Not known for his power the 5' 10" outfielder produced one of the most memorable home runs in Shea Stadium history during Game 3 of the 1986 National League Playoffs. His two-run blast off Houston Astros closer, Dave Smith propelled the Mets to a 6-5 comeback victory, and 2-1 game lead in the series. "The last time I hit a home run in the bottom of the ninth inning was in Strat-O-Matic," Lenny said after the game. "It's a board game where you roll the dice. I played against my brother Kevin a couple years ago and rolled some big numbers." Dykstra would ignite another ninth-inning comeback with a lead-off triple in the legendary Game 6 of that series. He scored the first of three runs which created the tie and forced the 16-inning marathon contest won by the Mets. Nails would finish with a .304 NLCS batting average.

Dykstra added two more home runs and helped New York to defeat the Boston Red Sox in the 1986 World Series. Over the seven games he recorded a .296 batting average and 3 RBIs. Lenny had established himself as a fan favorite and published his book, "Nails: The Inside Story of an Amazing Season" written with Marty Noble.

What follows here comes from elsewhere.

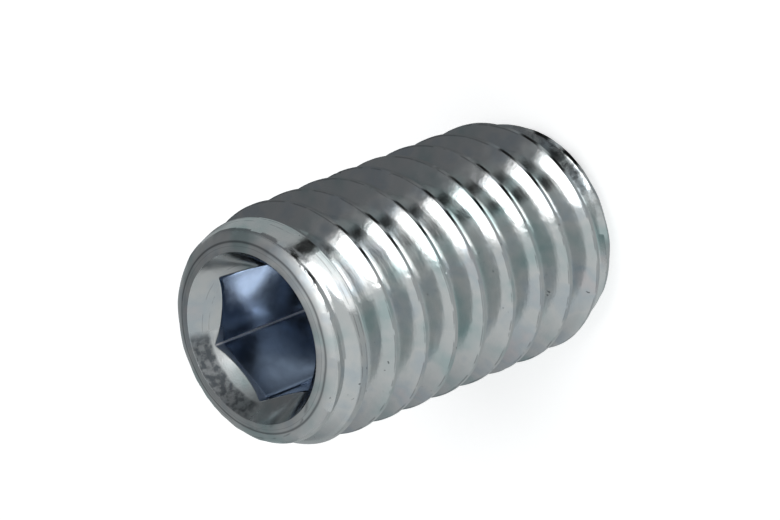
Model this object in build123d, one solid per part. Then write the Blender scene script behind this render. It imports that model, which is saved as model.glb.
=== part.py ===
from build123d import *
import os
from math import cos, radians, sin, sqrt, tan

# Hexagon socket set screw, M6 x 1, 10 mm long, flat point.  Millimetres.
# It stands upright on its flat point with the key socket at the top.

# ---- overall size -------------------------------------------------------------
length = 10.0              # point face to socket end
thread_major_d = 5.82      # over the crests of a 6g rolled thread
pitch = 1.0

# ---- thread form (60 degrees, rounded root) -----------------------------------
flank_angle = 30.0
crest_flat = pitch / 8
root_radius = pitch * sqrt(3) / 12
thread_depth = 0.61343 * pitch
crest_start_angle = 189.0  # direction of the crest at the point face, from +X

# ---- flat point ---------------------------------------------------------------
point_d = 4.0
point_chamfer_step = 0.38  # the chamfer meets the run-in of the thread this far inside the crests
point_chamfer_length = 0.33
run_in_length = 0.84       # thread rising to full height on the point side

# ---- socket end ---------------------------------------------------------------
countersink_d = 4.15
countersink_overlap = 0.12 # the bowl's floor ends this far inside the key flats
countersink_depth = 0.63
countersink_bow = 0.079    # how far the bowl bulges below a straight cone
end_ring_share = 0.42      # part of the rim, countersink to shoulder, that is the flatter end ring
end_ring_drop = 0.045
shoulder_step = 0.325      # the shoulder lies this far inside the crests
shoulder_drop = 0.20
run_out_length = 1.03      # thread reaching full height below the shoulder
groove_end_drop = 0.22     # the thread groove stops this far below the socket end
groove_fade_length = 0.55
groove_core_overlap = 0.05 # the fading core starts this far below the root

# ---- key socket ---------------------------------------------------------------
key_across_flats = 3.0
key_corner_angle = 85.0    # direction of one corner of the hexagon, from +X
key_clearance = 0.04
socket_depth = 3.6         # full depth of the flats below the socket end
drill_angle = 120.0        # cone left by the punch below the flats

crest_r = thread_major_d / 2
root_r = crest_r - thread_depth
shoulder_r = crest_r - shoulder_step
countersink_r = countersink_d / 2


def rod_outline():
    """Cross-section of the threaded rod: one turn of the thread form wrapped round the axis."""
    turn = 360 / pitch
    half_crest = crest_flat / 2
    half_root = root_radius * cos(radians(flank_angle))
    flank_end = pitch / 2 - half_root
    root_top = root_r + root_radius - sqrt(root_radius**2 - half_root**2)

    def at(x, r):
        a = radians(x * turn)
        return Vector(r * cos(a), r * sin(a), 0)

    def flank(side):
        steps = 12
        run = flank_end - half_crest
        fall = crest_r - root_top
        return [at(side * (half_crest + run * i / steps), crest_r - fall * i / steps) for i in range(steps + 1)]

    def root():
        steps = 12
        offsets = [half_root * (2 * i / steps - 1) for i in range(steps + 1)]
        return [at(pitch / 2 + x, root_r + root_radius - sqrt(root_radius**2 - x**2)) for x in offsets]

    crest = Edge.make_three_point_arc(at(-half_crest, crest_r), at(0, crest_r), at(half_crest, crest_r))
    rising = Edge.make_spline(list(reversed(flank(-1))))
    falling = Edge.make_spline(flank(1))
    valley = Edge.make_spline(root())
    return Face(Wire([crest, falling, valley, rising]))


def threaded_rod(below, above):
    """Right-hand threaded rod from z = -below to z = above, with the crest clocked about +Z."""
    section = rod_outline().rotate(Axis.Z, crest_start_angle - 360 * below / pitch)
    rise = below + above
    section = section.moved(Location((0, 0, -below)))
    return Solid.extrude_linear_with_rotation(section, (0, 0, -below), (0, 0, rise), 360 * rise / pitch)


def turned_blank():
    """Turned envelope: flat point, chamfer, run-in, full body, run-out, shoulder and end ring."""
    clear_r = crest_r + 0.5
    point_chamfer_r = crest_r - point_chamfer_step
    end_ring_r = countersink_r + end_ring_share * (shoulder_r - countersink_r)
    run_in_slope = run_in_length / (crest_r - point_chamfer_r)
    run_out_slope = run_out_length / (crest_r - shoulder_r)
    outline = Polyline(
        (0, 0),
        (point_d / 2, 0),
        (point_chamfer_r, point_chamfer_length),
        (clear_r, point_chamfer_length + run_in_slope * (clear_r - point_chamfer_r)),
        (clear_r, length - shoulder_drop - run_out_slope * (clear_r - shoulder_r)),
        (shoulder_r, length - shoulder_drop),
        (end_ring_r, length - end_ring_drop),
        (countersink_r, length),
        (0, length),
        close=True,
    )
    return revolve(Plane.XZ * make_face(outline), Axis.Z)


def groove_end():
    """Core that fills the thread groove next to the socket end, falling away to the root below it."""
    slope = (shoulder_r - root_r) / groove_fade_length
    core_bottom = length - groove_end_drop - groove_fade_length - groove_core_overlap / slope
    outline = Polyline(
        (0, core_bottom),
        (root_r - groove_core_overlap, core_bottom),
        (shoulder_r, length - groove_end_drop),
        (shoulder_r + slope * groove_end_drop, length),
        (0, length),
        close=True,
    )
    return revolve(Plane.XZ * make_face(outline), Axis.Z)


def key_socket():
    """Hexagon with a punched cone at its floor and a bowl-shaped countersink at its mouth."""
    flat_r = (key_across_flats + key_clearance) / 2
    hexagon = RegularPolygon(radius=flat_r, side_count=6, major_radius=False, rotation=key_corner_angle)
    hexagon_cut = extrude(Plane.XY.offset(length - socket_depth) * hexagon, amount=socket_depth + 1)
    floor_drop = flat_r / tan(radians(drill_angle / 2))
    floor_profile = Polyline(
        (0, length - socket_depth - floor_drop),
        (flat_r, length - socket_depth),
        (0, length - socket_depth),
        close=True,
    )
    floor_cut = revolve(Plane.XZ * make_face(floor_profile), Axis.Z)
    mouth_edge = (countersink_r, length)
    mouth_floor = (flat_r - countersink_overlap, length - countersink_depth)
    bowl = SagittaArc(mouth_edge, mouth_floor, countersink_bow)
    above = length + 1
    sides = Polyline(mouth_floor, (0, length - countersink_depth), (0, above), (countersink_r, above), mouth_edge)
    mouth_cut = revolve(Plane.XZ * make_face([bowl, sides]), Axis.Z)
    return hexagon_cut + floor_cut + mouth_cut


def set_screw():
    rod = threaded_rod(pitch, length + pitch)
    blank = turned_blank()
    body = (blank & rod) + (blank & groove_end())
    return body - key_socket()


os.makedirs("parts", exist_ok=True)
export_step(set_screw(), "parts/set_screw.step")
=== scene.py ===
import bmesh
import bpy
import numpy as np
from math import cos, pi, radians, sin, sqrt, tan
from mathutils import Matrix, Vector


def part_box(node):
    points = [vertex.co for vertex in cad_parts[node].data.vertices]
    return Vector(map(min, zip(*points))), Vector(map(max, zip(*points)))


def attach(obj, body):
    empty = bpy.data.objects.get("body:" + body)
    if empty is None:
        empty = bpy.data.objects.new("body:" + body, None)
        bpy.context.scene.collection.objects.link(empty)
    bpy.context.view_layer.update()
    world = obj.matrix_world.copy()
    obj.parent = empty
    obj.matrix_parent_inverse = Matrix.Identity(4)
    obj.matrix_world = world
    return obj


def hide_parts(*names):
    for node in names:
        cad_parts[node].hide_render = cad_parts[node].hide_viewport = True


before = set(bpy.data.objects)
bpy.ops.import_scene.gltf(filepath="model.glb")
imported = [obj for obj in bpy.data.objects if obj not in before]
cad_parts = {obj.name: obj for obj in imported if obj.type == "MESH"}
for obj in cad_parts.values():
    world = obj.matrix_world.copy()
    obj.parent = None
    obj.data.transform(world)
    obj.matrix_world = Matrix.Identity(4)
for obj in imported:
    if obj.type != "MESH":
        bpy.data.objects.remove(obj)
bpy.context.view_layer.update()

# Hexagon socket set screw, bright zinc plated.  Metres, in the frame of the CAD model: it stands on
# its flat point at z = 0, with the key socket at the top and two hexagon corners on +Y and -Y.
MM = 0.001
screw_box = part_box("set_screw")
length = screw_box[1][2] - screw_box[0][2]
crest_r = (screw_box[1][0] - screw_box[0][0]) / 2

# ---- thread -------------------------------------------------------------------
pitch = 1.0 * MM
crest_width = 0.09 * pitch
root_radius = 0.13 * pitch
thread_depth = (pitch - crest_width) / 2 * sqrt(3) - root_radius  # where 60 degree flanks meet that root
root_r = crest_r - thread_depth
crest_start = radians(189.0)          # direction of the crest at the point face
crest_groove = 0.004 * MM             # rolling seam along the crest
crest_round = 0.014 * MM              # rounding of the crest's two edges

end_blend = 0.05 * MM                 # rounding where the thread meets the turned blank
groove_start = (0.10 * MM, 0.95 * MM) # below the socket end: where the groove starts, and is at full depth
groove_stop = (0.05 * MM, 0.90 * MM)  # the same above the point face
crest_waves = 46                      # round one turn
crest_wave_height = 0.0025 * MM
skin_waves = 130
skin_wave_length = 0.35 * MM          # along the axis
skin_wave_height = 0.0010 * MM

# ---- ends ---------------------------------------------------------------------
point_r = 2.0 * MM
point_chamfer_r = 2.53 * MM
point_chamfer = 0.33 * MM
run_in = 0.84 * MM
ring_inner_r = 2.075 * MM
ring_outer_r = 2.29 * MM
ring_drop = 0.045 * MM
shoulder_r = 2.585 * MM
shoulder_drop = 0.20 * MM
run_out = 1.03 * MM

# ---- key socket ---------------------------------------------------------------
flat_distance = 1.52 * MM
corner_direction = radians(85)
socket_depth = 3.6 * MM
bowl_slope = 1.572                    # depth of the countersink at t mm inside its edge:
bowl_curve = 0.948 / MM               # bowl_slope * t - bowl_curve * t * t
drill_half_angle = radians(60)
corner_cut = 0.015 * MM               # the hexagon's corners stop this much short
corner_round = 0.03 * MM
mouth_edge = 0.016 * MM               # rounding between the countersink and the key walls

# ---- mesh density -------------------------------------------------------------
columns = 360                         # round the axis, one on each corner of the hexagon
rows_per_pitch = 20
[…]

"Lenny and the Mets" returned to the postseason again in 1988. Dykstra enjoyed another terrific October series and hit for a .429 batting average during the seven games. His effort was not enough to keep the Los Angeles Dodgers from defeating the Mets and denying New York another World Series appearance.

On June 18, 1989, the Mets traded Dykstra and Roger McDowell to the Philadelphia Phillies in exchange for Juan Samuel. Also adding Tom Edens into the deal as a player to be named later on July 27th.

Lenny retired from baseball in 1996 and began to manage his own stock portfolio and serve as president of several privately held companies. The most notable of these companies being a group of car washes in California. Success from these ventures allowed Dykstra to purchase his 6.7-acre Thousand Oaks estate from hockey legend, Wayne Gretzky for $17.5 million in 2007.

The next year, Lenny started a high-end jet charter company and established "The Players Club". This was both a magazine and investment annuity designed for former athletes. "Guys are done playing at 35," said the man now known as The Dude. "and there's nothing worse than to make a man change his lifestyle. When the money's flying in, they don't think about paying bills when they get older. 'Cause they never been 35 and outta work."

Nails kept up the appearance of his high-flying lifestyle with fancy cars and private jets, even while his personal finances were falling apart. In July of 2009 he was forced to declare bankruptcy listing $50,000 of assests to upward of $50 million in liabilities. He was divorced from his wife of 23 years and living out of his car a month later. The Dykstra home was a victim of a depreciated housing market and in disrepair rendering it unsaleable. With few choices available, Lenny auctioned off pieces of personal memorabilia in September of 2009. These included the home run ball that Dykstra hit to win Game 3 of the 1986 NLCS ($31,070) and his 1986 World Series ring ($56,762.50). He resurfaced with a new online business venture named Nails Investments. "Everybody hurts the same," said Dykstra in 2010, suggesting he was like many Americans who were caught up in the mortage crisis. "Everybody loses the same, meaning it's all relative. I just happened to play in an arena where there were bigger chips."

Lenny Dykstra signed his card in the set for my good friend Jessie at the MAB Celebrity Services "Philly Show" on March 5, 2011.